Trade Date   Transaction  

Number of Shares

Bought/(Sold)

  Price Per Share
3/27/2020   Dividend Reinvestment   43,465(17)   $4.33

 

(1) Represents Shares purchased on the open market for the account of a trust established for the benefit of Mr. George’s children (the “Children’s Trust”). As beneficiaries of the Children’s Trust, Mr. George’s children have a pecuniary interest in the Children’s Trust, and Mr. George may be deemed to beneficially own the Shares held by the Children’s Trust.
(2) Represents Shares purchased on the open market for the account of a trust of which Mr. George serves as a trustee (the “Descendant’s Trust”). As beneficiary of the Descendant’s Trust, Meredith George has a pecuniary interest in the Descendant’s Trust, and Mr.

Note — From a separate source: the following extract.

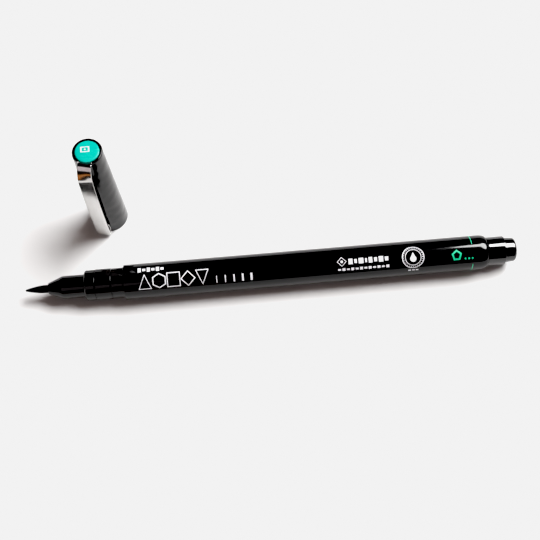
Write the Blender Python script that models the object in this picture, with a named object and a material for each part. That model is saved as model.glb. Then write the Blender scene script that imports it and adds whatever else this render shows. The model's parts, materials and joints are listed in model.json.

George may be deemed to beneficially own the Shares held by the Descendant’s Trust.
(3) The Reporting Persons hereby undertake to provide, upon request by the Securities and Exchange Commission staff, the issuer, or a stockholder of the issuer, full information regarding the number of Shares purchased at each separate price for all purchases for which the weighted average purchase price of multiple transactions with a range of prices is disclosed.
(4) Represents the weighted average purchase price of multiple transactions with a range of prices between $4.56 and $5.10.
(5) Represents the weighted average purchase price of multiple transactions with a range of prices between $4.895 and $4.90.
(6) Represents the weighted average purchase price of multiple transactions with a range of prices between $4.00 and $4.70.
(7) Represents the weighted average purchase price of multiple transactions with a range of prices between $4.18 and $4.60.
(8) Represents the weighted average purchase price of multiple transactions with a range of prices between $4.19 and $4.20.
(9) Represents the weighted average purchase price of multiple transactions with a range of prices between $4.52 and $4.70.
(10) Represents the weighted average purchase price of multiple transactions with a range of prices between $4.76 and $5.10.

 
 

(11) Represents the weighted average purchase price of multiple transactions with a range of prices between $4.77 and $4.80.
(12) Represents the weighted average purchase price of multiple transactions with a range of prices between $4.66 and $4.70.
(13) Represents the weighted average purchase price of multiple transactions with a range of prices between $4.30 and $4.60.
(14) Represents the weighted average purchase price of multiple transactions with a range of prices between $4.10 and $4.20.
(15) Represents Shares acquired pursuant to the Issuer’s dividend reinvestment program by accounts for which W. Whitney George may be deemed to beneficially own (excluding The Meredith and Whitney George Family Foundation, Inc.), including 23,468 Shares acquired by the Children’s Trust, 12,573 Shares acquired by the Descendant’s Trust and 3,689 Shares acquired by Mr. George’s minor son.
(16) Represents Shares acquired by Meredith George pursuant to the Issuer’s dividend reinvestment program.
(17) Represents Shares acquired by The Meredith and Whitney George Family Foundation, Inc. pursuant to the Issuer’s dividend reinvestment program.